On Tue, Jun 19, 2018 at 04:14:40PM -0700, Stephen Hemminger wrote:
> On Wed, 20 Jun 2018 08:01:50 +0900
> Greg KH wrote:
>
> > On Tue, Jun 19, 2018 at 03:19:41PM -0400, Thomas Walker wrote:
> > > Upon updating some internal kernels from 4.14.18 to 4.14.49, our hyper-v
> > > guests failed to bring up network interfaces on boot, logging "A link
> > > change request failed with some changes committed already. Interface eth0
> > > may have been left with an inconsistent configuration, please check."
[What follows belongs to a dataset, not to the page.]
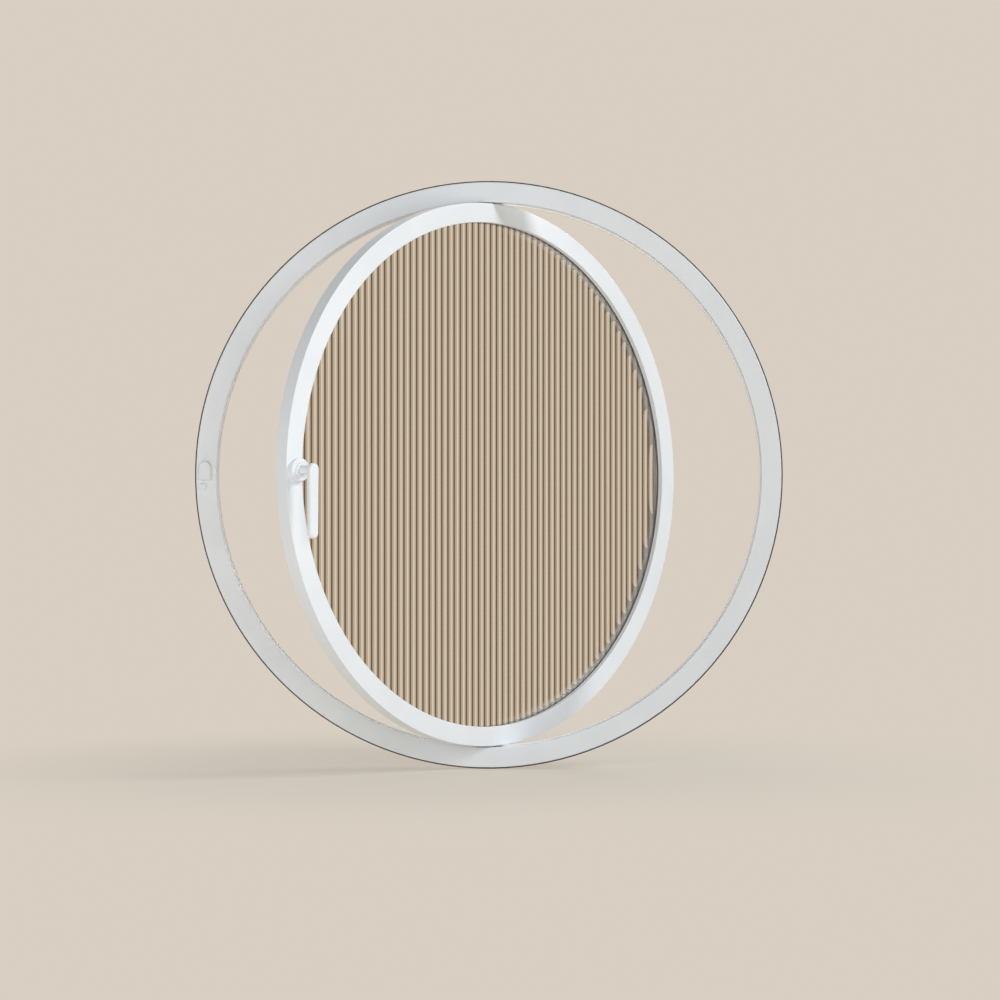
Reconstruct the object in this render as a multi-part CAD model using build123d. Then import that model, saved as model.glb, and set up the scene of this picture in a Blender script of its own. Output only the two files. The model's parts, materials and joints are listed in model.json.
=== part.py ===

> > > Running 'ifconfig eth0 up' appears to fix the problem temporarily so I
> > > went about bisecting which landed on:
> > >
> > > commit be9c798d0d13ae609a91177323ac816545c39d28
> > > Author: Stephen Hemminger
> > > Date: Mon May 14 15:32:18 2018 -0700
> > >
> > > hv_netvsc: common detach logic
> > >
> > > [ Commit 7b2ee50c0cd513a176a26a71f2989facdd75bfea upstream. ]
> > >
> > > Make common function for detaching internals of device
> > > during changes to MTU and RSS. Make sure no more packets
> > > are transmitted and all packets have been received before
> > > doing device teardown.
> > >
> > > Change the wait logic to be common and use usleep_range().
> > >
> > > Changes transmit enabling logic so that transmit queues are disabled
> > > during the period when lower device is being changed. And enabled
> > > only after sub channels are setup. This avoids issue where it could
> > > be that a packet was being sent while subchannel was not initialized.
> > >
> > > Fixes: 8195b1396ec8 ("hv_netvsc: fix deadlock on hotplug")
> > > Signed-off-by: Stephen Hemminger
> > > Signed-off-by: David S. Miller
> > > Signed-off-by: Greg Kroah-Hartman
> > >
> > >
> > > The removal of which does indeed fix the problem. That led me to:
> > >
> > > commit 52acf73b6e9a6962045feb2ba5a8921da2201915
> > > Author: Dexuan Cui
> > > Date: Wed Jun 6 21:32:51 2018 +
> > >
> > > hv_netvsc: Fix a network regression after ifdown/ifup
> > >
> > > Recently people reported the NIC stops working after
> > > "ifdown eth0; ifup eth0". It turns out in this case the TX queues are
> > > not
> > > enabled, after the refactoring of the common detach logic: when the
> > > NIC
> > > has sub-channels, usually we enable all the TX queues after all
> > > sub-channels are set up: see rndis_set_subchannel() ->
> > > netif_device_attach(), but in the case of "ifdown eth0; ifup eth0"
> > > where
> > > the number of channels doesn't change, we also must make sure the TX
> > > queues
> > > are enabled. The patch fixes the regression.
> > >
> > > Fixes: 7b2ee50c0cd5 ("hv_netvsc: common detach logic")
> > > Signed-off-by: Dexuan Cui
> > > Cc: Stephen Hemminger
> > > Cc: K. Y. Srinivasan
> > > Cc: Haiyang Zhang
> > > Signed-off-by: David S. Miller
> > >
> > > Which sounded very promising, but does not seem to fully fix the issue.
> > > Doing some more digging, I was able to determine that the message
> > > coincides with 'ip link set dev eth0 mtu 1300 up' very shortly (>~1
> > > second) after the hv_netvsc driver loads. If I delay the mtu change
> > > until well after the driver loads, everything works fine. If I unload
> > > hv_netvsc and then reload it and apply the mtu change immediately, the
> > > failure re-occurs. So something is racy here, and the above doesn't
> > > entirely address it.
> > >
> > > I'm happy to test out any suggested patches and/or do additional
> > > debugging if anyone has any suggestions.
> > >
> > > (oh, and I did also try 4.18-rc1 and the problem still persists)
> >
> > Always cc: the authors of the patch you are having problems with, along
> > with the mailing list for the networking subsystem, so that the right
> > people know to look at this.
>
> How are you changing the MTU? and starting the device.
> When MTU changes the device has to reconnect with the host. This takes a
> small amount of time
> and no changes to device state are possible then.
>
> If MTU change happens and at the same time some other script tries to bring
> up the connection,
> then that scri